E qual o problema se essas áreas pertencentes à União ou ao governo federal, sujeitas a inundações, não são habitáveis? Ora, a imprensa em geral, os canais independentes e as redes sociais estão dando destaque porque, embora a justificativa da proposta da PEC-39|2011, agora PEC-3|2022 não diga, trata-se de uma artimanha para se chegar ao objetivo de se privatizar o litoral brasileiro e restringir seu acesso.

Em outras palavras, a proposta de emenda constitucional quer tirar do povo a utilização gratuita das praias, tornando-as pagas, tornando restrito ou pago o banho de sol à beira do mar, entrar na água e furar as ondas. Será o fim de um dos poucos prazeres gratuitos dos pobres, se bronzear e nadar numa bela praia. Os grandes empreendimentos hoteleiros, os Cancuns da vida, querem cercar as melhores praias, tornando-as privativas de seus hóspedes. Já houve no passado tentativas de condomínios de Paraty e da região de Laranjeiras de cercarem a área das praias, impedidas pela Justiça.

Mas não só os banhistas pobres de fim de semana que perderão o direito de jogar um futebol na areia, serão também proibidos os vendedores ambulantes e os donos de barracas com água, sucos e sanduíches. A privatização do litoral criará empecilhos aos pescadores, aos surfistas, impedirá o acesso às ilhas e estragará o domingo de muita gente. Impedirá também o controle ambiental de áreas litorâneas como mangues e pantanais.

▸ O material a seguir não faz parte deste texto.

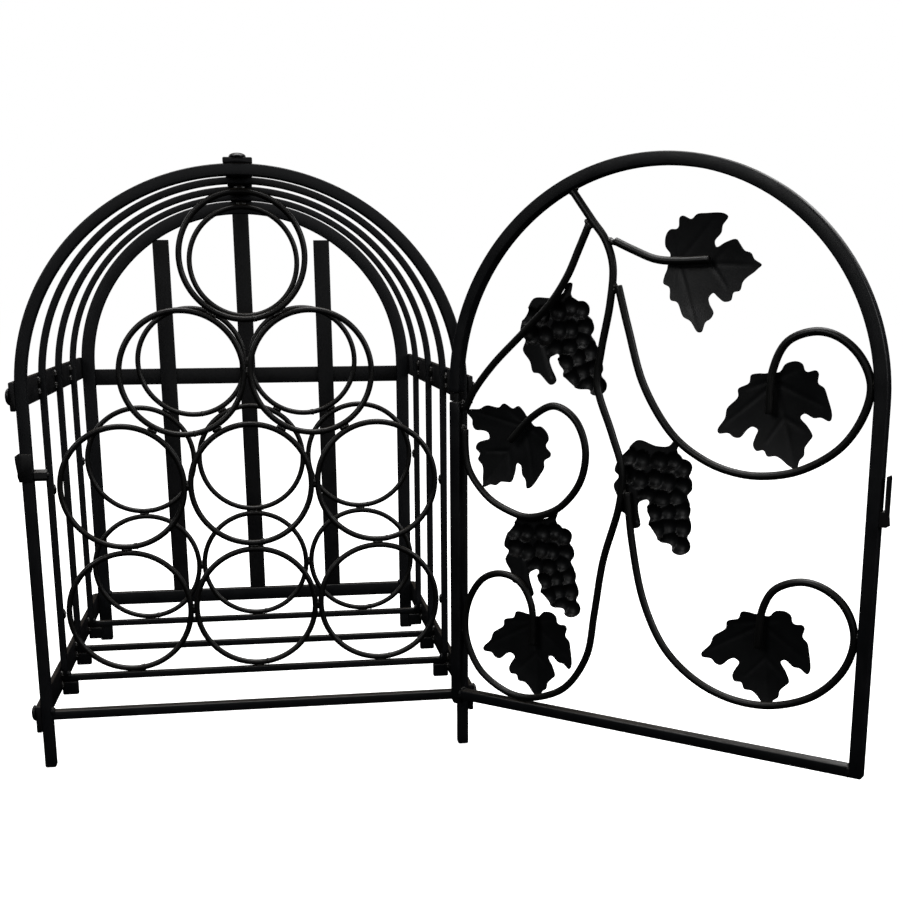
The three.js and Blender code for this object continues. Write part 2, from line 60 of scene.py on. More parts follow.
def rackPlace(points):
    # rack millimetres: x across, y back from the front hoop's face, z up
    return points * mm + rackOrigin


def doorPlace(points):
    # door millimetres: x to the free edge, y to the outer face, z up, turned about the pivots
    c, s = math.cos(doorTurn), math.sin(doorTurn)
    x, y = points[:, 0], points[:, 1]
    return np.column_stack([x * c - y * s, x * s + y * c, points[:, 2]]) * mm + hingeAxis


def nodeDepth(name):
    # a rack node's front and back, in rack millimetres
    low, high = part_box(name)
    return (low.y - rackOrigin[1]) / mm, (high.y - rackOrigin[1]) / mm


# shapes as numpy grids, in millimetres until they are placed

def unit(vectors):
    return vectors / np.linalg.norm(vectors, axis=-1, keepdims=True)


def gridShell(grid, wrapRows=False):
    # a grid of rows that each close on themselves; open ends get a centre point and a fan
    rows, columns = grid.shape[:2]
    index = np.arange(rows * columns).reshape(rows, columns)
    lower = index if wrapRows else index[:-1]
    upper = np.roll(index, -1, 0) if wrapRows else index[1:]
    quads = np.stack([lower, upper, np.roll(upper, -1, 1), np.roll(lower, -1, 1)], -1).reshape(-1, 4)
    points, faces = grid.reshape(-1, 3), quads.tolist()
    if not wrapRows:
        poles = np.array([grid[0].mean(0), grid[-1].mean(0)])
        first, last = len(points), len(points) + 1
        points = np.vstack([points, poles])
        faces += [(first, a, b) for a, b in zip(index[0], np.roll(index[0], -1))]
        faces += [(last, b, a) for a, b in zip(index[-1], np.roll(index[-1], -1))]
    return points, faces


def sweep(path, section, across, soft=0.5, closed=False):
    # point = path(t) + a(s) * side(t) + b(s) * across, with side square to the path;
    # past each open end the section shrinks on a quarter circle of radius soft
    path = np.asarray(path, float)
    ahead = np.roll(path, -1, 0) - np.roll(path, 1, 0) if closed else np.gradient(path, axis=0)
    tangent = unit(ahead)
    side = unit(np.cross(tangent, across))
    rise = np.cross(side, tangent)
    scale = np.ones(len(path))
    if not closed:
        turn = np.linspace(0, math.pi / 2, 4)[1:]
        shrink = 1 - soft * (1 - np.cos(turn)) / np.abs(section).max()
        reach = soft * np.sin(turn)[:, None]
        path = np.vstack([path[0] - reach[::-1] * tangent[0], path, path[-1] + reach * tangent[-1]])
        side = np.vstack([np.repeat(side[:1], 3, 0), side, np.repeat(side[-1:], 3, 0)])
        rise = np.vstack([np.repeat(rise[:1], 3, 0), rise, np.repeat(rise[-1:], 3, 0)])
        scale = np.concatenate([shrink[::-1], scale, shrink])
    spread = section[None] * scale[:, None, None]
    grid = path[:, None] + spread[..., :1] * side[:, None] + spread[..., 1:] * rise[:, None]
    return gridShell(grid, closed)


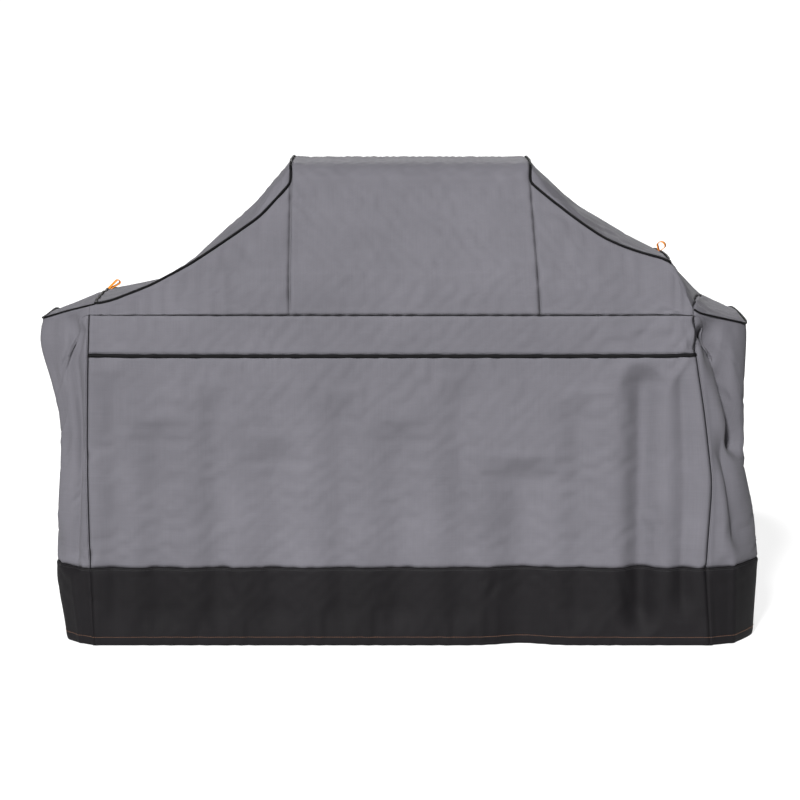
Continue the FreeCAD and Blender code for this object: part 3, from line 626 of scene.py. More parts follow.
def grid_normals(wall):
    along = np.roll(wall, -1, 1) - np.roll(wall, 1, 1)
    up = np.gradient(wall, axis=0)
    normal = np.cross(along, up)
    return normal / np.maximum(np.linalg.norm(normal, axis=2, keepdims=True), 1e-9)


def finer(points, axis, closed):
    """Twice as many points along axis, the new ones on a smooth curve through the old."""
    points = np.moveaxis(points, axis, 0)
    if closed:
        before, after, far = np.roll(points, 1, 0), np.roll(points, -1, 0), np.roll(points, -2, 0)
        middle = (-before + 9 * points + 9 * after - far) / 16
    else:
        padded = np.concatenate([2 * points[:1] - points[1:2], points, 2 * points[-1:] - points[-2:-1]])
        middle = (-padded[:-3] + 9 * padded[1:-2] + 9 * padded[2:-1] - padded[3:]) / 16
    out = np.empty((len(points) + len(middle), *points.shape[1:]))
    out[0::2], out[1::2] = points, middle
    return np.moveaxis(out, 0, axis)


class Cloth:
    """The wall and top patch as one numbered mesh at a chosen fineness."""

    def __init__(self, wall, top, times):
        self.wall, self.top, self.times = wall, top, times
        self.rows, self.columns = wall.shape[0] - 1, wall.shape[1]
        self.nx, self.ny = top.shape[0] - 1, top.shape[1] - 1
        self.number_points()

    def number_points(self):
        self.index = np.zeros((self.nx + 1, self.ny + 1), int)
        last = self.rows * self.columns
        inner = (self.rows + 1) * self.columns
        points = [self.wall.reshape(-1, 3)]
        for i in range(self.nx + 1):
            for j in range(self.ny + 1):
                if 0 < i < self.nx and 0 < j < self.ny:
                    self.index[i, j] = inner
                    inner += 1
                else:
                    self.index[i, j] = last + rim_column(i, j, self.nx, self.ny)
        points.append(self.top[1:-1, 1:-1].reshape(-1, 3))
        self.points = np.concatenate(points)

    def take(self, points):
        """Puts moved points back into the wall and the top."""
        self.points = points
        count = (self.rows + 1) * self.columns
        self.wall = points[:count].reshape(self.rows + 1, self.columns, 3)
        self.top = points[self.index]

    def quads(self):
        """(four corners, panel name) of every quad."""
        out = []
        n = self.columns
        for r in range(self.rows):
            for k in range(n):
                after = (k + 1) % n
                corners = (r * n + k, r * n + after, (r + 1) * n + after, (r + 1) * n + k)
                out.append((corners, self.wall_panel(r, k)))
        for i in range(self.nx):
            for j in range(self.ny):
                places = ((i, j), (i + 1, j), (i + 1, j + 1), (i, j + 1))
                out.append((tuple(self.index[place] for place in places), self.top_panel(i, j)))
        return out

    def wall_panel(self, r, k):
        m = self.times
        nx, ny = self.nx, self.ny
        lower = r < R_LOWER * m
        if nx <= k < nx + ny:
            return "right_lower_band" if lower else "right_side_panel"
        if k >= 2 * nx + ny:
            return "left_lower_band" if lower else "left_side_panel"
        face = "front" if k < nx else "back"
        i = k if k < nx else 2 * nx + ny - k - 1
        if i < I_SEAM_L * m:
            return "left_lower_band" if lower else "left_side_panel"
        if i >= I_SEAM_R * m:
            return "right_lower_band" if lower else "right_side_panel"
        if lower:
            return face + "_lower_band"
        if r < R_SKIRT * m:
            return face + "_skirt_panel"
        if r < R_BAND * m:
            return face + "_band_panel"
        if i < I_HOOD_L * m:
            return "left_%s_shoulder_panel" % face
        if i < I_HOOD_R * m:
            return "hood_centre_panel"
        return "right_%s_shoulder_panel" % face

    def top_panel(self, i, j):
        m = self.times
        if i < I_CROSS_L * m:
            return "left_shelf_gusset"
        if i < I_HOOD_L * m:
            return "left_top_gusset"
        if i < I_HOOD_R * m:
            return "hood_centre_panel"
        if i < I_CROSS_R * m:
            return "right_top_gusset"
        if i < I_SEAM_R * m:
            return "right_front_shoulder_panel" if j < self.ny // 2 else "right_back_shoulder_panel"
        return "right_shelf_gusset"

    def refined(self):
        wall = finer(finer(self.wall, 0, False), 1, True)
        top = finer(finer(self.top, 0, False), 1, False)
        return Cloth(wall, sew_rim(wall, top), self.times * 2)


def new_mesh(name, points, faces):
    mesh = bpy.data.meshes.new(name)
    mesh.from_pydata([tuple(p) for p in points], [], faces)
    mesh.update()
    return mesh


# ---- draping --------------------------------------------------------------------------------
def hold_weights(cloth):
    """How firmly each point keeps its place: 1 on the sewn edges of the top, little on the skirt."""
    wall = np.zeros((cloth.rows + 1, cloth.columns))
    for k in range(cloth.columns):
        kind, index = wall_keys(k)
        middle = kind in ("front", "back") and I_SEAM_L <= index <= I_SEAM_R
        for r in range(cloth.rows + 1):
            z = cloth.wall[r, k, 2]
            below = cloth.wall[-1, k, 2] - z
            if below < 0.012:
                weight = 1.0
            elif middle and r > R_BAND:
                weight = 0.55
            elif middle and r >= R_SKIRT:
                weight = 0.8 if r == R_SKIRT else 0.5
            else:
                weight = 0.50 + 0.20 * math.exp(-below / 0.05)
            wall[r, k] = weight
            near_lock = -0.04 < cloth.wall[r, k, 1] < 0.15
            if kind == "right" and near_lock and z < 0.05:
                wall[r, k] = 1.0
    top = np.full(len(cloth.points) - wall.size, 0.5)
    return np.concatenate([wall.ravel(), top])


def form_points(cloth):
    """The form under the cover: close under the top, and well inside the hanging skirt."""
    points = cloth.points.copy()
    z = points[:, 2]
    skirt = smooth_step((0.80 - z) / 0.25)
    inwards = 0.010 + 0.075 * skirt
    points[:, 0] -= np.sign(points[:, 0]) * np.minimum(inwards, np.abs(points[:, 0]))
    points[:, 1] -= np.sign(points[:, 1]) * np.minimum(inwards, np.abs(points[:, 1]))
    points[:, 2] -= 0.010 * smooth_step((z - 0.70) / 0.1)
    return points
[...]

O relator da PEC é o senador Flávio Bolsonaro, que nega haver a intenção deliberada de se privatizar as praias. Uma volta pelas redes sociais, exceto as bolsonaristas, mostra haver um clima de grande preocupação e a possibilidade de se mobilizar o povo contra a aprovação dessa PEC que, sem dúvida, levará ao absurdo de tornar as praias pagas. O Observatório do Clima qualifica essa PEC como Pacote da Destruição, no caso destruição ambiental.

O ex-presidente Bolsonaro sempre apoiou essa PEC, pois um de seus sonhos privatistas era o de transformar a praia de Angra dos Reis numa Cancun brasileira. Ele queria atrair sheiks árabes, artistas, milionários, jogadores de futebol, empresários, que poderiam ter sua casa à beira do mar com praia privada protegida com muros ou cerca!

Como acentuou Leonardo Sakamoto, no UOL “a praia é um dos raros espaços democráticos do país, um espaço de entretenimento em que ricos e pobres compartilham o espaço, por mais que tenha rico com nojo de pobre e que adoraria ver isso fechado. A grande tentativa dessa história é a de se lotear as praias e de a gestão delas para grupos privados. Se isso for aprovado pelo Senado será um retrocesso absurdo. Mas a tendência é ser aprovado, dado o tamanho interesse econômico nisso”.

De acordo com o advogado Thiago de Paula, doutor em Direito Constitucional, em entrevista ao canal Metrópoles, essa questão já foi tratada indiretamente pelo Supremo Tribunal Federal ao julgar o recurso extraordinário 636199, do qual foi relatora a ministra Rosa Weber, relacionado com a Emenda Constitucional 462005 e envolvendo ilhas de importância para o território brasileiro. No caso se considerou a regulação dessas propriedades da União como cláusulas pétreas da Constituição, que não poderiam ser modificadas.

Ou seja, se a questão das terras de Marinha for levada ao STF é certo que seus ministros considerarão a PEC como inconstitucional por ferir uma questão muito sensível do ponto de vista federativo relacionada com a segurança e a proteção ambiental das costas brasileiras.